Aqui, nesse nosso tempo de tribulações, nada mais distante é o que acontece na cidade comanda por seus homens e mulheres, muito em especial homens e, agora, portanto, sede do santuário do Arcanjo em que boa parte de seu povo, inclusive muitos de nós, deposita sua fé. Assim, como em tantos outros cantos do planeta em que as contradições e as injustiças são visíveis aos olhos atentos – cada um da sua forma – nesse canto, as contradições se tornam ainda mais evidentes: a Cidade do Anjo, de suas belezas, riquezas e de sua fé, é também uma das mais cruéis cidades de um dos estados mais injustos de um dos países mais desiguais do planeta, cujas principais vítimas são as próprias crianças do seu povo.

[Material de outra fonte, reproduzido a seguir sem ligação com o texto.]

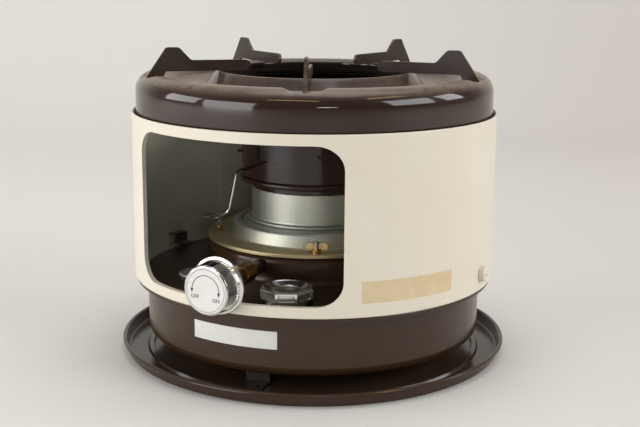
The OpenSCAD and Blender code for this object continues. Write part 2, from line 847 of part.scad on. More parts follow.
// Horizontal run of a slope that starts and ends in a bend
function slope_run(rise, bends, angle) =
  bends * sin(angle) + (rise - bends * (1 - cos(angle))) / tan(angle);

ridge_in_r = skirt_r - shoulder_r - ridge_w;
valley_out_r = ridge_in_r - slope_run(valley_d, ridge_bend_r + valley_bend_r, ridge_slope);
valley_in_r = hole_r + rim_bend_r + slope_run(rim_z - valley_z, rim_bend_r + valley_bend_r, collar_slope);

plate_path = concat(
  [[skirt_r, plate_z]],
  arc([skirt_r - shoulder_r, ridge_z - shoulder_r], shoulder_r, 0, 90, 8),
  arc([ridge_in_r, ridge_z - ridge_bend_r], ridge_bend_r, 90, 90 + ridge_slope, 4),
  arc([valley_out_r, valley_z + valley_bend_r], valley_bend_r, 270 + ridge_slope, 270, 4),
  arc([valley_in_r, valley_z + valley_bend_r], valley_bend_r, 270, 270 - collar_slope, 4),
  arc([hole_r + rim_bend_r, rim_z - rim_bend_r], rim_bend_r, 90 - collar_slope, 180, 6),
  [[hole_r, rim_z - rim_bend_r - 1]]
);

// The filled form under the plate's surface, lowered by one sheet for its inside
module plate_form(drop) {
  bottom = plate_z - (drop > 0 ? lining_gap : 0);
  surface = [for (i = [1 : len(plate_path) - 1]) shifted(plate_path, i, drop)];
  difference() {
    turned(concat([[skirt_r - drop, bottom]], surface, [[hole_r + drop, bottom]]));
    for (k = [0 : support_count - 1]) rotate([0, 0, support_az + k * 360 / support_count]) {
      channel_cut(drop);
    }
  }
}

// The space above one channel across the ridge, with walls at 45 degrees
module channel_cut(drop) {
  half = channel_w / 2 + drop * (sqrt(2) - 1);
  rise = 20;
  translate([0, -valley_out_r, channel_z - drop]) rotate([90, 0, 0]) {
    linear_extrude(skirt_r + 2 - valley_out_r) {
      polygon([[-half, 0], [half, 0], [half + rise, rise], [-half - rise, rise]]);
    }
  }
}

module top_plate() {
  throat_z = rim_z - rim_bend_r - throat_h;
  color(brown) difference() {
    plate_form(0);
    plate_form(plate_t);
    translate([0, 0, plate_z - 5]) cylinder(r = hole_r + plate_t + eps, h = throat_z - plate_z + 5);
  }
}

// ---- Pot supports: upright plates with a horn, a rest and a foot ----
foot_edge_w = 8.7;
foot_w = 14.6;
horn_lean = 16.5;
horn_w = 13.2;
horn_nose_r = 3;
horn_bend_r = 5;
foot_out_r = skirt_r - foot_edge_w;
foot_in_r = foot_out_r - foot_w;
horn_out_r = foot_out_r - horn_lean;
horn_in_r = horn_out_r - horn_w;
rest_out_r = horn_in_r - 12.4;
arm_h = 9.5;
foot_bend_r = 2;

module pot_support(k) {
  rest_z = channel_z + rest_h;
  horn_z = channel_z + horn_h;
  arm_z = rest_z - arm_h;
  outline = concat(
    [[foot_out_r, channel_z]],
    arc([horn_out_r - horn_nose_r, horn_z - horn_nose_r], horn_nose_r, 30, 90, 4),
    arc([horn_in_r + horn_bend_r / 2, horn_z - horn_bend_r], horn_bend_r, 90, 135, 4),
    arc([rest_out_r, rest_z + horn_bend_r], horn_bend_r, 315, 270, 4),
    arc([support_tip_r + arm_h / 2, rest_z - arm_h / 2], arm_h / 2, 90, 270, 8),
    arc([foot_in_r - 2 * foot_bend_r, arm_z - foot_bend_r], foot_bend_r, 90, 0, 3),
    [[foot_in_r, channel_z]]
  );
  color(brown) rotate([0, 0, support_az + (k - 1) * 360 / support_count]) {
    translate([-support_t / 2, 0, 0]) rotate([90, 0, 90]) linear_extrude(support_t) {
      polygon([for (p = outline) [-p[0], p[1]]]);
    }
  }
}

// ---- Burner: enamelled base and shell round two perforated flame tubes ----
base_h = 11.4;
base_r = burner_r + 2.5;
shell_t = 0.8;
shell_z = burner_z + base_h;
shell_top = burner_z + burner_h;
mica_az = -7.5;
mica_z = shell_z + 17;
mica_t = 0.4;
tube_t = 0.8;
pin_az = -58.6;
pin_r = 1.5;
pin_z = shell_z + 20;
flame_z = burner_z + 6;
flame_top = shell_top - 10;

module burner_base() {
  t = 1;
  color(brown) pressed(concat(
    [[wick_tube_r, burner_z], [wick_tube_r, burner_z + 3.6]],
    [[wick_tube_r + 1.6, burner_z + 5.2], [base_r - 2, burner_z + 6.4]],
    arc([base_r - 2, burner_z + 8.4], 2, -75, 90, 8),
    [[burner_r - 1.5, burner_z + 10.4]]
  ), t);
}

module burner_shell() {
  color(brown) difference() {
    pressed(concat(
      [[burner_r, shell_z]],
      arc([burner_r - 3, shell_top - 3], 3, 0, 90),
      [[outer_flame_r + 0.6, shell_top], [outer_flame_r + 0.6, shell_top - 6]]
    ), shell_t);
    at(mica_az, 0, mica_z + mica_h / 2) rotate([90, 0, 0]) linear_extrude(deep) {
      polygon(rounded_rect(mica_w, mica_h, 3));
    }
    pin_cut(0.1);
  }
}

module mica_window() {
  out_r = burner_r - shell_t;
  color([0.75, 0.7, 0.55, 0.5]) intersection() {
    ring(out_r - mica_t, out_r, mica_z - 3, mica_z + mica_h + 3);
    at(mica_az, burner_r, 0) translate([-mica_w / 2 - 3, -10, 0]) cube([mica_w + 6, 30, deep]);
  }
}

// The two cross pins, or with a clearance the holes that they pass through
module pin_cut(gap) {
  for (k = [0, 1]) rotate([0, 0, pin_az + 90 * k]) translate([0, 0, pin_z + k * 2 * (pin_r + 0.3)]) {
    rotate([90, 0, 0]) cylinder(r = pin_r + gap, h = 2 * (burner_r + 4), center = true, $fn = 24);
  }
}

module cross_pins() {
  color(steel) pin_cut(0);
}

// Rows of draught holes, each row half a pitch on from the one below
draught_hole_r = 2;
draught_pitch = 9;

module perforations(r, rows, per_row) {
  for (row = [0 : rows - 1], k = [0 : per_row - 1]) {
    radial((k + (row % 2) / 2) * 360 / per_row, r - 3, flame_z + 10 + row * draught_pitch) {
      cylinder(r = draught_hole_r, h = 6, $fn = 16);
    }
  }
}

module outer_flame_tube() {
  foot_r = wick_tube_r + 0.4;
  color("#4A423C") difference() {
    pressed([
      [foot_r - 0.6, flame_z - 1], [outer_flame_r, flame_z + 3], [outer_flame_r, flame_top + 3.5]
    ], tube_t);
    perforations(outer_flame_r, 7, 20);
    pin_cut(0.1);
  }
}

module inner_flame_tube() {
  foot_r = air_tube_r - 0.2;
  color("#4A423C") difference() {
    pressed([
      [foot_r, wick_tube_z - 0.3], [foot_r, burner_z + 2], [inner_flame_r, burner_z + 7],
      [inner_flame_r, flame_top - 8]
    ], tube_t);
    perforations(inner_flame_r, 6, 16);
    pin_cut(0.1);
  }
}

spreader_h = 11;
spreader_lip = 3;

module flame_spreader() {
  z = flame_top - 8;
  lip_out = inner_flame_r + spreader_lip;
  color("#4A423C") pressed([
    [lip_out, z + spreader_lip], [lip_out, z + 2 * spreader_lip], [inner_flame_r - 4, z + spreader_h - 2],
    [6, z + spreader_h], [0, z + spreader_h]
  ], tube_t);
  color("#4A423C") ring(inner_flame_r - tube_t, lip_out - 0.6, z, z + spreader_lip + 1);
}

// ---- Wire handle, bent round the shell and down to a finger loop ----
wire_r = wire_d / 2;
wire_ring_r = 8;
wire_drop = 22;

// Stations of the wire: azimuth, radius and height
wire_stations = [
  [-13, burner_r + wire_r, shell_z + 17.5], [-20, burner_r + wire_r + 0.3, shell_z + 14.5],
  [-27, burner_r + wire_r + 0.8, shell_z + 11.8], [-34.5, burner_r + wire_r + 1.4, shell_z + 8.5],
  [-44, burner_r + wire_r + 2, shell_z + 5.5], [-54, burner_r + wire_r + 2.6, shell_z + 2.5],
  [-57, burner_r + wire_r + 4.2, shell_z - 1], [-57.6, burner_r + 11.8, flange_z + wire_drop],
  [-57.6, burner_r + 14.5, flange_z + wire_drop - 3.6], [-57.6, burner_r + 20, flange_z + wire_drop - 6.6]
];

function station(s) = [s[1] * sin(s[0]), -s[1] * cos(s[0]), s[2]];

// The finger loop, as stations on a circle that stops just short of its start
loop_sides = 14;

function loop_points(c, r, az) = [
  for (k = [0 : loop_sides])
    let (a = az + 180 - k * 350 / loop_sides)
    [c[0] + r * sin(a), c[1] - r * cos(a), c[2]]
];

function tangent(points, i) = unit(points[min(i + 1, len(points) - 1)] - points[max(i - 1, 0)]);

// A direction across the wire, carried from station to station without twist
function carried(points, n, i = 0) =
  i == len(points) ? [] :
  let (t = tangent(points, i), m = unit(n - (n * t) * t))
  concat([m], carried(points, m, i + 1));

// A round wire swept along a list of points
module wire(points, r, sides = 8) {
  across = carried(points, [0, 0, 1]);
  count = len(points);
  corners = [
    for (i = [0 : count - 1], k = [0 : sides - 1])
      let (t = tangent(points, i), a = k * 360 / sides)
      points[i] + r * (across[i] * cos(a) + cross(t, across[i]) * sin(a))
  ];
  walls = [
    for (i = [0 : count - 2], k = [0 : sides - 1])
      let (a = i * sides + k, b = i * sides + (k + 1) % sides)
      each [[a, b, a + sides], [b, b + sides, a + sides]]
  ];
  start = [for (k = [sides - 1 : -1 : 0]) k];
  end = [for (k = [0 : sides - 1]) (count - 1) * sides + k];
  polyhedron(corners, concat([start], walls, [end]));
}

module wire_handle() {
  s = wire_stations[len(wire_stations) - 1];
  centre = station([s[0], s[1] + wire_ring_r, s[2]]);
  color(steel) wire(concat(
    [for (i = [0 : len(wire_stations) - 2]) station(wire_stations[i])],
    loop_points(centre, wire_ring_r, s[0])
  ), wire_r);
}

drip_tray();
tank_legs();
tank_pan();
tank_top();
air_tube();
flange_gasket();
wick_housing();
housing_studs();
wing_nuts();
shaft_gland();
gland_packing();
packing_nut();
wick();
wick_carrier();
wick_rack();
wick_shaft();
wick_pinion();
wick_knob();
knob_disc();
filler_neck();
filler_strainer();
filler_cap();
cap_seal();
gauge_frame();
gauge_dial();
gauge_bezel();
gauge_lens();
gauge_needle();
gauge_float();
casing();
plate_ledge();
hook_pocket();
hook_tongue();
catch_bracket();
side_catch();
top_plate();
pot_support(1);  // pot_support_1
pot_support(2);  // pot_support_2
pot_support(3);  // pot_support_3
pot_support(4);  // pot_support_4
pot_support(5);  // pot_support_5
burner_base();
burner_shell();
mica_window();
outer_flame_tube();
inner_flame_tube();
flame_spreader();
cross_pins();
wire_handle();
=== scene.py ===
# Looks for a round, wick-fed kerosene cooking stove: enamelled steel round a zinc-plated burner.
# Everything is in metres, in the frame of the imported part, with the stove's front facing -Y.
# Azimuths are in degrees, from the front round to the right.
import math

import bpy
from mathutils import Matrix, Vector, noise


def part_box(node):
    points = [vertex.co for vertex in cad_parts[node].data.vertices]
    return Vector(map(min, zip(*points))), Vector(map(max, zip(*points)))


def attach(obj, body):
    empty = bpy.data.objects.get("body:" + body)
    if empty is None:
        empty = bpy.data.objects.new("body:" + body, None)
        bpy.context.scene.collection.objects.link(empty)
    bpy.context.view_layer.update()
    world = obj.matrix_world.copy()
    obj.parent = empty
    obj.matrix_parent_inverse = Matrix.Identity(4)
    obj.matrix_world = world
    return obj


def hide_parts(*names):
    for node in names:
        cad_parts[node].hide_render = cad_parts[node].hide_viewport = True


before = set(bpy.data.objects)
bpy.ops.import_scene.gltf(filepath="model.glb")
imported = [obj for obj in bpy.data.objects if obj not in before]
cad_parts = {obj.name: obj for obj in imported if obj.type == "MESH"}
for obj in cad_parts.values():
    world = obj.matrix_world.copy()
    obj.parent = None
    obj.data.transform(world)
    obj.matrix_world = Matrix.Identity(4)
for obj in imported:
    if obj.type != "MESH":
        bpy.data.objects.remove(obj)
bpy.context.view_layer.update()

# ---- Room: table, sky, lamps and camera ----
# A pale paper table that runs up into a pale wall, lit by a soft sky and by large soft
# boxes at the front left and the back right, which show in the enamel as pale panes.
mm = 0.001
lens_azimuth = math.radians(27.4)
across = Vector((math.cos(lens_azimuth), math.sin(lens_azimuth), 0))  # to the right in the picture
away = Vector((-across.y, across.x, 0))  # from the camera to the wall


def linear(hex_colour):
    """An sRGB hex colour as linear numbers."""
    parts = [int(hex_colour[i:i + 2], 16) / 255 for i in (1, 3, 5)]
    rgb = [c / 12.92 if c <= 0.04045 else ((c + 0.055) / 1.055) ** 2.4 for c in parts]
    return (*rgb, 1.0)


def add(tree, kind, settings=None, links=None):
    """Adds a node. Settings are properties or unlinked inputs, links are the inputs' sources."""
    node = tree.nodes.new(kind)
    for key, value in (settings or {}).items():
        if isinstance(key, int) or key in node.inputs:
            node.inputs[key].default_value = value
        else:
            setattr(node, key, value)
    for key, source in (links or {}).items():
        tree.links.new(source, node.inputs[key])
    return node


def new_material(name, **settings):
    """A material with a Principled shader, and the plain numbers set on its own sockets."""
    material = bpy.data.materials.new(name)
    material.use_nodes = True
    shader = material.node_tree.nodes["Principled BSDF"]
    for key, value in settings.items():
        shader.inputs[key.replace("_", " ")].default_value = value
    return material, material.node_tree, shader


def mesh_piece(name, vertices, faces, material, body=None, smooth=True):
    """A mesh in the stove's frame, dressed and riding on its body."""
    mesh = bpy.data.meshes.new(name)
    mesh.from_pydata([tuple(v) for v in vertices], [], faces)
    mesh.materials.append(material)
    for polygon in mesh.polygons:
        polygon.use_smooth = smooth
    piece = bpy.data.objects.new(name, mesh)
    bpy.context.scene.collection.objects.link(piece)
    if body:
        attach(piece, body)
    return piece


# painted shade: the paper is painted a little darker towards the right, where less light falls
table_paper, tree, shader = new_material("table_paper", Roughness=0.75)
spot = add(tree, "ShaderNodeTexCoord").outputs["Object"]
sideways = add(tree, "ShaderNodeVectorMath", {"operation": "DOT_PRODUCT", 1: tuple(across)},
               {0: spot})
painted_shade_ramp = add(tree, "ShaderNodeMapRange",
           {"interpolation_type": "SMOOTHSTEP", "From Min": -0.5, "From Max": 0.9},
           {"Value": sideways.outputs["Value"]})
tone = add(tree, "ShaderNodeMix",
           {"data_type": "RGBA", 6: linear("#E9E7E1"), 7: linear("#D8D3CC")}, {0: painted_shade_ramp.outputs[0]})
tree.links.new(tone.outputs[2], shader.inputs["Base Color"])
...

Apesar de adentrar a segunda década do século XXI como o terceiro maior PIB agropecuário do Estado de São Paulo, São Miguel Arcanjo, segundo o IBGE, possuía o dobro da sua média de extrema-pobreza, e, segundo a Fundação Seade, estava entre as suas cidades mais desfavorecidas socialmente: em níveis de renda, educação e saúde, numa escala de um a cinco, quando um representa melhores indicadores sociais e cinco piores, São Miguel Arcanjo ocupava, na década citada, o grupo cinco.

Com cerca de 35% (11.089 pessoas) da população em condições de alta vulnerabilidade social e outros 35% (10.835 pessoas) em situação de vulnerabilidade social, o município possuía os piores níveis de desenvolvimento humano do Estado de São Paulo: o IDH de São Miguel Arcanjo ocupava a posição 534 das 645 cidades paulistas analisadas pelo IBGE.

Ainda, segundo o IBGE, em 2020, o salário médio mensal da população era de 1.8 salários mínimos. A proporção de pessoas ocupadas em relação à população total era de 13.7%. Na comparação com os outros municípios do estado, ocupava as posições 568 de 645 e 522 de 645 cidades respectivamente. Considerando domicílios com rendimentos mensais de até meio salário mínimo por pessoa, tinha 38.6% da população nessas condições, o que o colocava na posição 60 de 645 dentre as cidades do Estado, ocupando, portanto, espaço entre as cidades com os piores indicadores no quesito.

Movida essencialmente por uma economia baseada na grande produção da monocultura agrícola, a exploração do trabalho infanto-juvenil em algumas lavouras do município e de cidades vizinhas promove não apenas a violência de um dos trabalhos mais prejudiciais para a saúde humana segundo a OMS (a colheita de raízes, em especial, em São Miguel Arcanjo, da batata), mas, dentre outras mazelas, índices acima das médias estadual e nacional de evasão e exclusão escolar: cerca de 70% da juventude de São Miguel Arcanjo entre 18 e 24 anos não concluiu o ensino médio na última década.

Castigada por um modelo político, econômico e social compreendido pelo Observatório Popular Cidade do Anjo como Agrossistema, a grande quantidade de pessoas em situação de vulnerabilidades sociais, a cultura do patriarcado e do racismo, a limitada quantidade de programas de prevenção, proteção e atendimento à criança e ao adolescente, reproduzem diversos tipos de violências no seio das comunidades como a exploração sexual de meninas e meninos, a violência de gênero, a ampla presença do crime organizado do tráfico de drogas, a insegurança alimentar e nutricional em diversos graus de dramaticidade humana, chegando à desnutrição e à fome, dentre outras. Como medida dessa realidade, apontamos, no mesmo período de pesquisa citado, a média de gravidez na adolescência como quase o dobro da média do Estado, e a quantidade de jovens de São Miguel Arcanjo em medida socioeducativa em meio fechado equivalente a cidades com até 100 mil habitantes. Segundo dados do Conselho Municipal de Assistência Social, 95% desses jovens foram detidos por envolvimento com o crime organizado do tráfico de drogas.

Como um canto oculto e possuindo um dos piores indicadores sociais do Estado de São Paulo, a infância e a juventude da cidade de São Miguel Arcanjo estão entre as principais vítimas da ausência de políticas públicas, recursos, projetos e programas de proteção, cuidado, prevenção e alternativas às realidades que as ferem e às impulsionam para uma precária saúde mental/emocional; para a auto mutilação, suicídio e tentativa de suicídio; para o crime organizado do tráfico de drogas; para a exploração do trabalho; para a exploração sexual; para a ausência de perspectivas e sonhos, dentre tantas outras violências.